First, it is almost impossible to date these recordings to 1993. The drums have a slightly «proces­sed» feel to them, and the electronic piano sound and synthesized strings constitute another mil­dly unpleasant giveaway, but, other than that, the record seems to have been made exactly the way Arthur would have it. The man drove his bus through the Eighties without noticing a single thing going around, and thank God for that — Lonely Just Like Me sounds like good old school R'n'B / country-soul. Melodies, guitars, catchy choruses, human feeling, the works.

Actually, some of the new material is terrific. 'If It's Really Got To Be This Way' is gorgeously written and sung, with some nice slide playing attenuating the pain and grace in Arthur's voice, a lost classic totally on the level of 'Anna' and 'You Better Move On'. 'Genie In The Jug' bounces, delights, and saddens all at the same time; the "doo-doodley-doo"s of 'All The Time' are unusual­ly deeply felt for a doo-doodley-doo; 'There Is A Road' is built upon an overwhelming vocal cre­scendo — one that could have been performed in a much more technical manner by the likes of a Neil Diamond, but benefits far more from Arthur's trembling sincereness; and 'I Believe In Mira­cles' is a tender, lovingly naïve conclusion.

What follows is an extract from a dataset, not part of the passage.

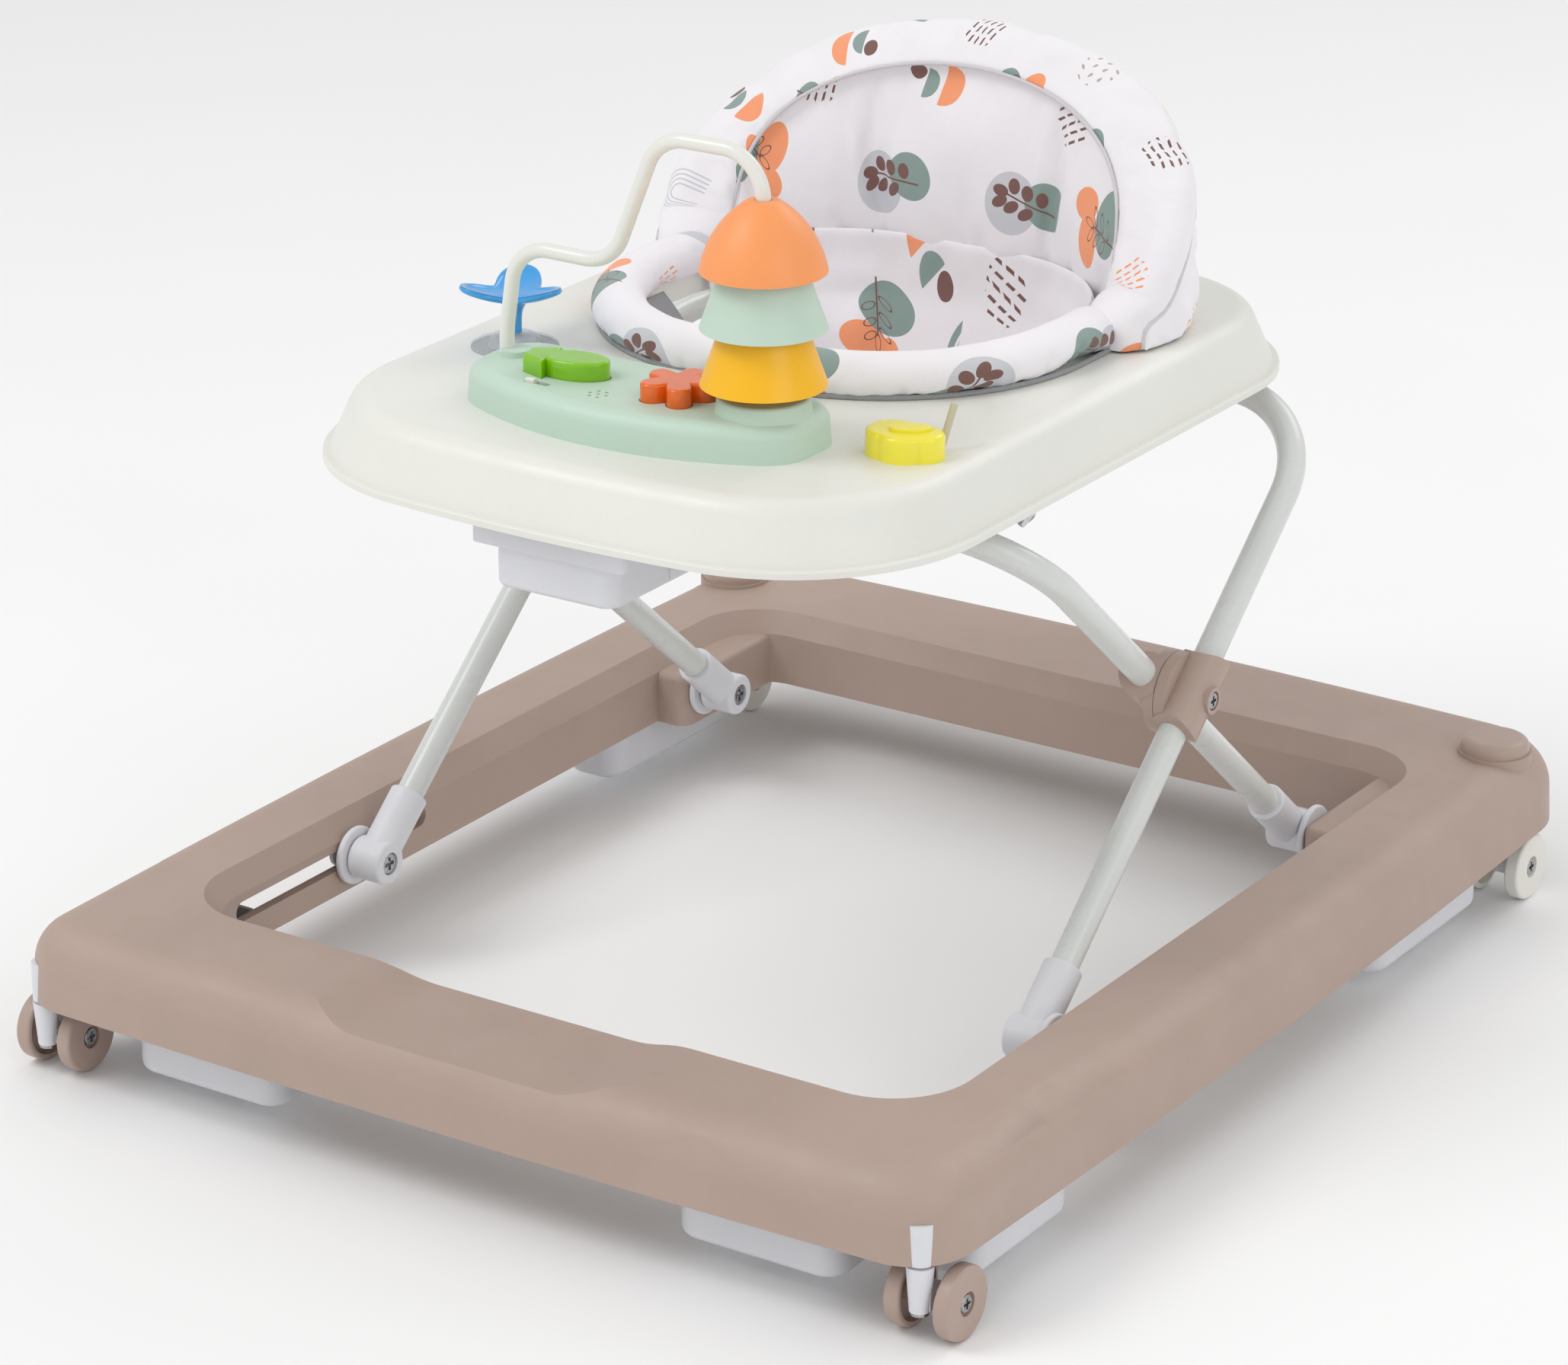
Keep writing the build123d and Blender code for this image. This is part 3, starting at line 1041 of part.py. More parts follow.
def spinner_base():
    """Clear dome and rim ring on the tray."""
    z = TRAY_TOP_Z
    rim = rod_z(SPINNER_X, SPINNER_Y, z, z + 1.6, 24)
    rim = fillet(rim.edges().group_by(Axis.Z)[-1], 0.7)
    dome = rod_z(SPINNER_X, SPINNER_Y, z + 1, z + 7, 16, 12)
    dome = fillet(dome.edges().group_by(Axis.Z)[-1], 4)
    socket_low = z - TRAY_WALL - 4
    body = rim + dome + rod_z(SPINNER_X, SPINNER_Y, socket_low, z + 1, SPINNER_PIN + 1.5 - SEAT_FIT)
    return body - rod_z(SPINNER_X, SPINNER_Y, socket_low - 1, z + 8, SPINNER_PIN + RUN_FIT)


def spinner():
    """Three-lobed paddle on a stem."""
    z = TRAY_TOP_Z
    low = z + SPINNER_RISE
    mid, swing = (SPINNER_REACH + SPINNER_WAIST) / 2, (SPINNER_REACH - SPINNER_WAIST) / 2
    rim = []
    for i in range(48):
        angle = 2 * pi * i / 48
        reach = mid + swing * cos(3 * angle - pi / 2)
        rim.append((reach * cos(angle), reach * sin(angle)))
    paddle = extrude(Pos(0, 0, low) * make_face(Spline(rim, periodic=True)), 4)
    paddle = fillet(paddle.edges().group_by(Axis.Z)[-1], 1.5)
    paddle += rod_z(0, 0, z + 7.6, low, 4.2, 7)
    paddle += rod_z(0, 0, z - TRAY_WALL - 3, z + 8, SPINNER_PIN)
    return Pos(SPINNER_X, SPINNER_Y, 0) * paddle


def fruit_toy():
    """Rounded two-lobed fruit with a notch in its edge, a leaf on top and a peg into the tray."""
    flat = Pos(-8, 1) * Circle(14) + Pos(9, 3) * Circle(11.5) + Pos(0, -3) * Ellipse(14, 12)
    body = extrude(flat, FRUIT_HEIGHT)
    body -= Pos(15, -13, -1) * Rot(0, 0, 35) * extrude(Ellipse(9, 3.5), FRUIT_HEIGHT + 2)
    body = fillet(body.edges().group_by(Axis.Z)[-1], 3)
    leaf = Pos(2, 2, FRUIT_HEIGHT - 1) * Rot(0, 0, 30) * extrude(Ellipse(11, 6), 3)
    body += fillet(leaf.edges().group_by(Axis.Z)[-1], 1)
    body += rod_z(0, 0, -TRAY_WALL - 3, 0, PEG_RADIUS)
    return Pos(FRUIT_X, FRUIT_Y, TRAY_TOP_Z) * body


def fruit_stalk():
    """Short bent stalk behind the fruit."""
    lean = Pos(FRUIT_X + 12, FRUIT_Y + 16.1, TRAY_TOP_Z + FRUIT_HEIGHT * 0.5 - 5) * Rot(-14, 10, 0)
    return lean * Cylinder(2, 24, align=(Align.CENTER, Align.CENTER, Align.MIN))


# ================================================================ all nodes
def make_nodes():
    nodes = {"base_ring": base_ring()}
    for word, side in (("right", 1), ("left", -1)):
        x = side * CASTER_X
        nodes["caster_yoke_" + word] = yoke(x, CASTER_Y, CASTER_TRAIL)
        nodes["caster_pin_" + word] = kingpin(x, CASTER_Y, CASTER_TRAIL)
        nodes["caster_wheels_" + word] = wheel_pair(x, CASTER_Y + CASTER_TRAIL)
        nodes["caster_axle_" + word] = axle(x, CASTER_Y + CASTER_TRAIL)
        x = side * REAR_WHEEL_X
        nodes["rear_wheels_" + word] = wheel_pair(x, REAR_WHEEL_Y)
        nodes["rear_axle_" + word] = axle(x, REAR_WHEEL_Y)
    nodes["slide_tracks"] = [slide_track(side) for side in (1, -1)]
    nodes["corner_caps"] = [corner_cap(side) for side in (1, -1)]
    nodes["rear_pivots"] = [rear_pivot(side) for side in (1, -1)]
    nodes["front_foot_caps"] = [foot_cap(side, FRONT_LEG_X, FRONT_FOOT_Y, 1) for side in (1, -1)]
    nodes["rear_foot_caps"] = [foot_cap(side, REAR_LEG_X, REAR_FOOT_Y, -1) for side in (1, -1)]
    nodes["shoes"] = [shoe(side) for side in (1, -1)]
    nodes["outer_saddles"] = [saddle(side, FRONT_LEG_X, 1, 1) for side in (1, -1)]
    nodes["inner_saddles"] = [saddle(side, REAR_LEG_X, -1, -1) for side in (1, -1)]
    for row in ("front_pads", "side_front_pads", "side_rear_pads"):
        nodes[row] = [stopper_pad(*place[1:]) for place in pad_places() if place[0] == row]
    nodes["pad_screws"] = pad_screws()
    nodes["rear_wheel_yokes"] = [yoke(side * REAR_WHEEL_X, REAR_WHEEL_Y, 0) for side in (1, -1)]
    nodes["rear_wheel_pins"] = [kingpin(side * REAR_WHEEL_X, REAR_WHEEL_Y, 0) for side in (1, -1)]
    bores = [RUN_FIT, RUN_FIT, SEAT_FIT, SEAT_FIT]
    sockets = zip(socket_places(), bores)
    nodes["wheel_sockets"] = [socket(x, y, KINGPIN_RADIUS + fit) for (x, y), fit in sockets]
    nodes["front_leg_frame"] = leg_frame(FRONT_FOOT_Y, 1, FRONT_LEG_X, SEAT_FIT)
    nodes["rear_leg_frame"] = leg_frame(REAR_FOOT_Y, -1, REAR_LEG_X, RUN_FIT)
    nodes["shoe_retainers"] = [shoe_retainer(side) for side in (1, -1)]
    nodes["front_pivot_screws"] = pivot_screws(FRONT_LEG_X, FRONT_FOOT_Y)
    nodes["rear_pivot_screws"] = pivot_screws(REAR_LEG_X, REAR_FOOT_Y)
    nodes["cross_bolts"] = [cross_bolt(side) for side in (1, -1)]
    nodes["tray_shell"] = tray_shell()
    nodes["bar_brackets"] = [bar_bracket(side) for side in (1, -1)]
    nodes["bar_clips"] = [bar_clip(side) for side in (1, -1)]
    nodes["tray_screws"] = clip_screws() + console_screws()
    nodes["adjuster_housing"] = adjuster_housing()
    nodes["latch_plate"] = latch_plate()
    nodes["latch_spring"] = latch_spring()
    nodes["seat_roll"] = seat_roll()
    nodes["seat_sling"] = seat_sling()
    nodes["backrest"] = backrest()
    nodes["console_lid"] = console_lid()
    nodes["console_base"] = console_base()
    nodes["circuit_board"] = circuit_board()
    nodes["speaker"] = speaker()
    nodes["battery_cells"] = battery_cells()
    nodes["slide_switch"] = slide_switch()
    nodes["fish_key"] = button(fish_outline(0), fish_outline(1.6))
    nodes["star_key"] = button(star_outline(0), star_outline(1.6))
    nodes["toy_wire"] = toy_wire()
    for level, colour in enumerate(("yellow", "mint", "orange")):
        nodes["cone_" + colour] = cone(level, colour == "orange")
    nodes["spinner_base"] = spinner_base()
    nodes["spinner"] = spinner()
    nodes["fruit_toy"] = fruit_toy()
    nodes["fruit_stalk"] = fruit_stalk()
    return nodes


os.makedirs("parts", exist_ok=True)
for node, shape in make_nodes().items():
    solids = shape if isinstance(shape, list) else [shape]
    export_step(Compound(children=solids), os.path.join("parts", node + ".step"))
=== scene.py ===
"""Baby walker: materials, sewn soft goods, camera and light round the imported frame.

Metres, +Z up, -Y to the front.
"""
import math

import bmesh
import bpy
import numpy as np
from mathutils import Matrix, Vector


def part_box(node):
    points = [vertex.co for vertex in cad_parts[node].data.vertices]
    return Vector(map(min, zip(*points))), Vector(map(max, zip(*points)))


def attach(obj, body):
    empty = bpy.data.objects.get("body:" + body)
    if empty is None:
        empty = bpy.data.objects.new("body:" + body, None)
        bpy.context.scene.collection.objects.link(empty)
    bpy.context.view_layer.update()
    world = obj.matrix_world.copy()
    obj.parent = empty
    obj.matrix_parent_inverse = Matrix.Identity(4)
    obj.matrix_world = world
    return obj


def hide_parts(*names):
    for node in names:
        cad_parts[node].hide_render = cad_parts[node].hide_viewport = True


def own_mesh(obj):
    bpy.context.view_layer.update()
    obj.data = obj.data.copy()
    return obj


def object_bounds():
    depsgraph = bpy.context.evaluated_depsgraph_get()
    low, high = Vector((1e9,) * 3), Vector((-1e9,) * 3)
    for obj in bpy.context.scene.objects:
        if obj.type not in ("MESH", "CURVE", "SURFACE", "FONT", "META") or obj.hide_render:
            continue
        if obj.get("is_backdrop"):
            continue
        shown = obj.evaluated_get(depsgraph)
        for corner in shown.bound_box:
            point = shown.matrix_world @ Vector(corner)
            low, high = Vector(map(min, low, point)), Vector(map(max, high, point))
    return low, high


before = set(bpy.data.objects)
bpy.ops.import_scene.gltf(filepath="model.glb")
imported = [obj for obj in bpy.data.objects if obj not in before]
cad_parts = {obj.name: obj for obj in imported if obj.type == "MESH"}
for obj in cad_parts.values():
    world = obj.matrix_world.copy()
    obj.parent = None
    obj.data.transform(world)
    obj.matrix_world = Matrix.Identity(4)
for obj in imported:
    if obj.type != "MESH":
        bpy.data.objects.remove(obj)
cad_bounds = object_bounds()
MM = 0.001


# ================================================================ colours
def srgb(red, green, blue):
    """A colour given as 0 to 255 sRGB, for a shader."""
    parts = []
    for level in (red, green, blue):
        share = level / 255
        parts.append(share / 12.92 if share <= 0.04045 else ((share + 0.055) / 1.055) ** 2.4)
    return (*parts, 1.0)


TAUPE = srgb(181, 159, 147)
COOL_WHITE = srgb(226, 227, 232)
WARM_WHITE = srgb(233, 233, 226)
TUBE_PAINT = srgb(217, 220, 217)
CREAM = srgb(236, 234, 226)
MINT = srgb(196, 219, 203)
ORANGE = srgb(252, 160, 96)
YELLOW = srgb(253, 190, 16)
GREEN = srgb(140, 208, 16)
STAR_ORANGE = srgb(250, 112, 12)
BLUE = srgb(45, 160, 232)
LEMON = srgb(250, 238, 62)
BEIGE = srgb(205, 198, 172)
CLOTH_WHITE = srgb(242, 239, 243)
PRINT_ORANGE = srgb(247, 158, 113)
PRINT_SAGE = srgb(137, 158, 152)
PRINT_BROWN = srgb(122, 86, 80)
PRINT_GREY = srgb(203, 205, 211)
PRINT_SAND = srgb(186, 172, 158)
BINDING_GREY = srgb(168, 170, 173)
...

Moreover, I don't feel one bit of a difference between Arthur's early singing and his vocal powers on here — perhaps the voice got just a trifle deeper with age, but you'd really have to use serious acous­tic equipment to prove your point. The important thing is that his simple magic has not gone anywhere: Lonely Just Like Me fully justifies its title — few people could ever sing about bro­ken hearts with the kind of simplicity and adequacy that Alexander introduced back in the early 1960s, and, strange as it is, it still holds true in 1993.

I mean, people like Al Green came along and took the whole thing to an entirely new level of depth — making songs that mixed joy with pain directly, playing psychological torment with quasi-Shakesperian standards — but there is something to be said for holy simplicity as well, and especially for being able to move a heart without overplaying it. Most of these twelve cuts focus on that ability, making Lonely the only Arthur Alexander LP that is truly, to some extent, con­cep­tual in its nature.

It is nothing short of a mini-miracle, either, that Alexander had just enough time to put out this sole LP before, a few months later, succumbing to a fatal heart attack that finally put him out of his loneliness. Without it, I would still be tempted to classify him as a two-hit wonder; with it, his career got a suitably humble and elegant finale that confirmed it as, well, an actual career. And it seems that the record label people understood that as well: fourteen years later, the album was re-released on CD as Lonely Just Like Me: The Final Chapter, adding several guitar-only and ac­capella demos recorded for the album and, more importantly, a small live promotional perfor­mance played be­fore a well-receptive audience. They do not add much artistic or historical im­portance, but they do a good job of bringing out the vulnerable human side of Arthur to an even bigger extent.

A very natural thumbs up here, and a big thank you to the man for having stayed exactly the same through all these years, and also to producer Ben Vaughn who gave him a chance to show that to us before it was too late. Trust me, this is not a trifle here; this is soul food as essential as any of the man's greatest hits compilations, even if it may take a while to understand that.


Check "Lonely Just Like Me" (CD) on Amazon

1 comment:

  1. Even though I haven't commented on any previous reviews of Arthur Alexander I felt it would be unfair to let this modestly wonderful and wonderfully modest artist go completely without response. Enough to say that I have thoroughly enjoyed all his music and felt a little twitch in my heart at more than a few of his lamentations, and say thanks to both him and the introducer.